There may be other situations where sniffing is heuristic, but in these cases, sniffing is *necessarily* heuristic because there are multiple results which are valid, and knowing the right result requires additional information about the intent of the communication. The heuristic comes presumably from a manual examination of some web material where such information about intent is known, and projecting that the generalization applies to all such material and cases.

a) Specializations:

A file which is, for example, application/xhtml+xml is, of necessity, also a valid file of type application/xml. If you were to "sniff" some content that was valid application/xhtml+xml, you could also legitimately claim it was application/xml.
Most data types which are 'text' are also text/plain.
Every type is a subset of application/octet-stream.
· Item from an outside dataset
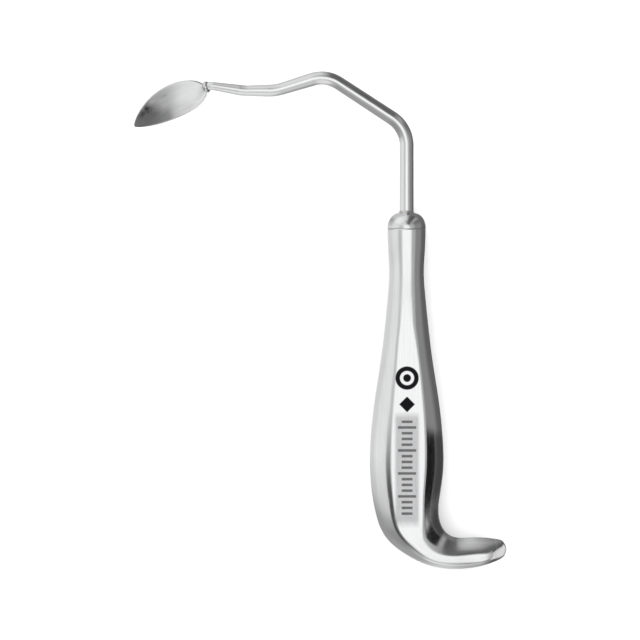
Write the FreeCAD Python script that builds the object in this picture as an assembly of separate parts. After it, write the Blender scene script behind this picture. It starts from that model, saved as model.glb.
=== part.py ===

There are numerable examples of this, and a large number of failure cases, e.g., zip-based packaging formats being sniffed as zip when the specialization isn't correctly recognized,  image/dng which is sniffed to be image/tiff, etc.


b) "Polyglot":

This is a situation where data is intentionally prepared to be interpretable as two different media types, possibly to be served and later processed as either, where the intention of the content is to behave similarly for ordinary processing, but amenable to specialized processing only defined for one or the other media type. The XHTML/HTML polyglot spec

http://dev.w3.org/html5/html-xhtml-author-guide/

is of course is the most relevant use case. The same content could be sniffed to be either type.  This is different from the specialization case because neither of the media types are subsets of the other.

c) "Multiview"

I don't know exactly what to call this, but it is the situation where the same content is valid as two different media types intentionally, the media types do not overlap but the treatment as the different types is intentionally different.  The use case for multiview I was looking at was one where the same content could be viewed as XHTML  (for a presentational view) and also as RDF (for a data point of view).

This is different from specialization (since the two types overlap but one is not a subset of the other), and polyglot (since the material is intended to have different meaning in its ordinary application).